Of the 6 existing Polaroid 20×24-inch cameras, one has long been in the possession of Cambridge, Massachusetts-based portrait photographer Elsa Dorfman. After more than 3 decades of shooting portraits of some of the world’s best-known faces, Dorfman has decided to retire from photography.
90.9 WBUR, Boston’s NPR station, reports that the 78-year-old photographer is planning to take her last shots and then take time to reflect and organize her vast collection of work.
Here’s WBUR’s feature and interview with Dorfman:
Dorfman began shooting with the legendary 240-pound Polaroid camera in the early 80s after Polaroid trained local photographers in using it. She reportedly leased her camera for so long that she could have purchased 3 of them outright with the money she eventually paid out.

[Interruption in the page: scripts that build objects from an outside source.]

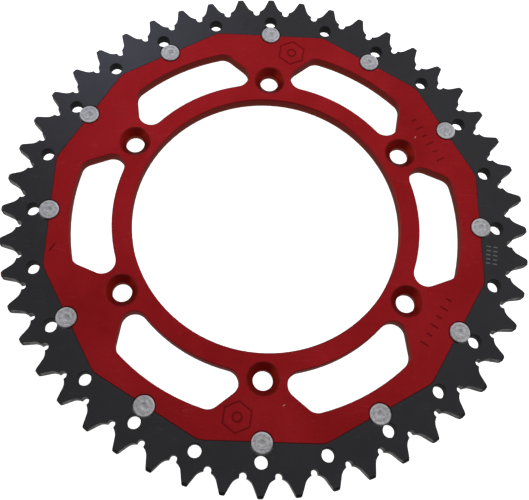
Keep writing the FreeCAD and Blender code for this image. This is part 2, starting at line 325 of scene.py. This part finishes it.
def rivet_steel(name, centre, turn):
    """Pressed rivet head: mottled, with a worn ring, painted shade in the dimple and across the head,
    and a painted highlight on the rim at one side.
    """
    s = Shader("steel_" + name)
    s.x, s.y, s.z = s.split(s.shifted(centre))
    out = s.radius()
    grown = s.math("ADD", out, s.math("MULTIPLY", s.noise(450, detail=3.0), 1.2 * MM))
    mottle = s.noise(620, detail=4.0, roughness=0.65, vector=s.stretched(turn, 1.0, 1.4))
    grain = s.noise(3200, detail=2.0)
    toward_lit_side = s.math("ADD", s.math("MULTIPLY", s.x, math.cos(math.radians(turn))),
                  s.math("MULTIPLY", s.y, math.sin(math.radians(turn))))
    off_centre = s.math("SUBTRACT", grown, s.math("MULTIPLY", toward_lit_side, 0.3))
    # painted shade: the dimple is coloured darker, shifted to one side
    sunk = s.band(off_centre, 1.0 * MM, 1.9 * MM, 1.0, 0.0)
    worn_ring = s.window(grown, 3.2 * MM, 3.6 * MM, 3.8 * MM, 4.3 * MM)
    # painted highlight: the rim is coloured lighter on the lit side
    rim_highlight = s.all_of(s.band(out, 3.9 * MM, 4.3 * MM), s.band(s.math("ADD", toward_lit_side, out), 1.5 * MM, 5.5 * MM))
    scuffs = s.hairlines(turn + 20, 0.7 * MM, 5 * MM, 4 * MM)

    colour = s.ramp(mottle, (0.28, (0.22, 0.22, 0.22)), (0.46, (0.47, 0.47, 0.47)),
                    (0.72, (0.74, 0.74, 0.75)))
    colour = s.mix(s.band(grain, 0.35, 0.68, 0.0, 0.30), colour, (0.28, 0.28, 0.28))
    # painted shade: the head darkens away from its lit side
    colour = s.mix(s.band(toward_lit_side, -4.5 * MM, 4.5 * MM, 0.22, 0.0), colour, (0.30, 0.295, 0.29))
    colour = s.layers(colour,
                      (sunk, 0.32, (0.20, 0.20, 0.205)),
                      (worn_ring, 0.30, (0.22, 0.22, 0.225)),
                      (rim_highlight, 0.50, (0.80, 0.80, 0.81)),
                      (scuffs, 0.3, (0.70, 0.70, 0.71)))

    rough = s.sum((mottle, 0.22), (grain, 0.12), (1.0, 0.27))
    height = s.sum((mottle, 1.0), (grain, 0.4), (worn_ring, -0.6), (scuffs, -0.3))
    s.set(Base_Color=colour, Metallic=0.95, Roughness=rough)
    s.finish_surface(height, 0.05 * MM, 0.12 * MM)
    return s.material


def paint(node, material):
    node.data.materials.clear()
    node.data.materials.append(material)


paint(nodes["carrier"], red_anodised())
paint(nodes["tooth_ring"], black_steel())
rivets = sorted(name for name in nodes if name.startswith("rivet"))
for number, name in enumerate(rivets):
    low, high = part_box(name)
    paint(nodes[name], rivet_steel(name, (low + high) / 2, number * GOLDEN_ANGLE))


# ---- camera ----
CAMERA_PLACE = Vector((-21.2, -145.3, 381.6)) * MM
CAMERA_AIM = Vector((-7.7, 16.8, 3.0)) * MM
CAMERA_ROLL = 6.86              # degrees
CAMERA_LENS = 58.15             # millimetres
CAMERA_SHIFT = (0.0255, -0.117)
SENSOR_WIDTH = 36.0             # millimetres
NEAR_CLIP = 10 * MM


def make_camera():
    camera = bpy.data.objects.new("camera", bpy.data.cameras.new("camera"))
    bpy.context.collection.objects.link(camera)
    camera.data.sensor_width = SENSOR_WIDTH
    camera.data.lens = CAMERA_LENS
    camera.data.shift_x, camera.data.shift_y = CAMERA_SHIFT
    camera.data.clip_start = NEAR_CLIP
    camera.location = CAMERA_PLACE
    look = (CAMERA_AIM - CAMERA_PLACE).to_track_quat("-Z", "Y")
    camera.rotation_mode = "QUATERNION"
    camera.rotation_quaternion = look @ Quaternion((0, 0, 1), math.radians(CAMERA_ROLL))
    bpy.context.scene.camera = camera


make_camera()


# ---- floor and light ----
FLOOR_DROP = 30 * MM
FLOOR_SIZE = 60.0
FLOOR_GLOW = 0.95
KEY_DIRECTION = Vector((0.35, 0.60, 0.72)).normalized()
LIGHT_FROM_BELOW = (0.25, 0.246, 0.240)
SOFTBOX_LIGHT = (2.20, 2.30, 3.20)
SIDE_LIGHT = (0.55, 0.54, 0.53)


def make_floor():
    """A plain white floor below the part; it takes no part in lighting the metal."""
    bpy.ops.mesh.primitive_plane_add(size=FLOOR_SIZE, location=(0, 0, cad_box[0].z - FLOOR_DROP))
    floor = bpy.context.object
    floor.name = "floor"
    s = Shader("white_floor")
    s.set(Base_Color=(0.9, 0.9, 0.9, 1), Roughness=0.9,
          Emission_Color=(1, 1, 1, 1), Emission_Strength=FLOOR_GLOW)
    floor.data.materials.append(s.material)
    floor.visible_diffuse = False
    floor.visible_glossy = False


def make_world():
    """Soft studio light: a broad key behind on the right, a cool softbox behind on the left, and a
    dim strip at the left."""
    world = bpy.data.worlds.new("studio")
    bpy.context.scene.world = world
    world.use_nodes = True
    tree = world.node_tree
    background = tree.nodes["Background"]
    n = Nodes(tree, tree.nodes.new("ShaderNodeTexCoord").outputs["Generated"])

    light = n.ramp(n.linear(n.toward(KEY_DIRECTION), -1.0, 1.0),
                   (0.00, (0.11, 0.105, 0.10)), (0.35, (0.13, 0.125, 0.12)), (0.62, (0.28, 0.275, 0.27)),
                   (0.86, (0.62, 0.62, 0.63)), (0.93, (0.74, 0.74, 0.77)), (1.00, (1.02, 1.02, 1.08)))
    below = n.band(n.z, -0.30, 0.02, 1.0, 0.0)
    light = n.mix(below, light, LIGHT_FROM_BELOW)
    softbox = n.all_of(n.window(n.x, -0.220, -0.185, -0.14, 0.03), n.window(n.y, 0.40, 0.50, 0.60, 0.68),
                       n.band(n.z, 0.0, 0.3))
    light = n.mix(softbox, light, SOFTBOX_LIGHT, blend="ADD")
    side = n.all_of(n.band(n.x, -0.85, -0.60, 1.0, 0.0), n.window(n.z, -0.45, -0.15, 0.35, 0.6))
    light = n.mix(side, light, SIDE_LIGHT, blend="ADD")
    n.feed(background.inputs["Color"], light)


make_floor()
make_world()
bpy.context.scene.view_settings.view_transform = "Standard"
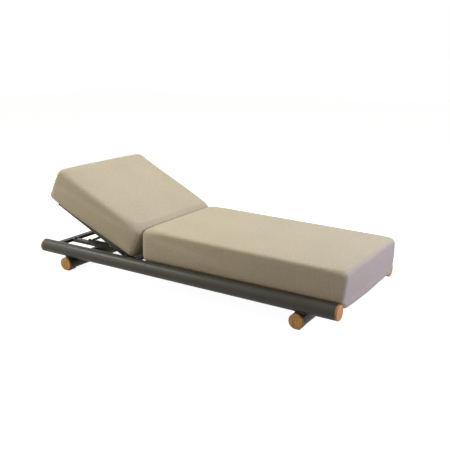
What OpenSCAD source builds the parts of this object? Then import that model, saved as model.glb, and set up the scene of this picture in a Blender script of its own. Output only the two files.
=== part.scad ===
/* [Side rails] */
// Length of the lounger over the wooden end discs
overall_l = 2000; // [1800:10:2200]
// Width of the lounger over the side rails
overall_w = 800; // [700:10:900]
// Diameter of the side rails
rail_d = 80; // [70:1:90]
// Wall of the side rails and leg tubes
tube_wall = 3; // [2:0.5:4]

/* [Leg tubes] */
// Diameter of the two leg tubes that lie across under the rails
leg_d = 80; // [70:1:90]
// Distance from each end of the lounger to the axis of its leg tube
leg_inset = 210; // [150:5:300]
// Height of the floor glides under the leg tubes
glide_h = 3; // [2:0.5:5]

/* [Wooden end discs] */
// Thickness of the visible disc
disc_t = 12; // [8:1:16]
// Depth of the spigot that plugs into the tube
spigot_l = 18; // [10:1:30]

/* [Inner frame] */
// Height of the top of the inner frame, where the seat cushion lies
deck_z = 126; // [120:1:130]
// Width of the crossbars and of the head bar
bar_w = 36; // [30:1:44]
// Depth of the crossbars and long bars
bar_h = 20; // [16:1:22]
// Distance between the outer faces of the two long bars
long_bar_span = 364; // [340:2:400]
// Width of a seat slat
seat_slat_w = 50; // [40:2:60]
// Number of rows of seat slats
seat_slat_rows = 6; // [4:1:7]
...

The photographer was able to continue shooting Polaroid film after the company’s demise by stocking up in 2008. The Boston Globe says she “hoarded” a year’s worth of film after seeing the demise approaching. WBUR reports that Dorfman persuaded a friend to purchase 550 cases of instant film — the entire supply that was in existence for these cameras at the time.
Half of that supply is left, but Dorfman is now turning her attention to getting her body of work straightened out.
“I’m a terrible curator, not everything is signed or dated. My records are terrible, so there’s plenty that I can do,” she tells WBUZ.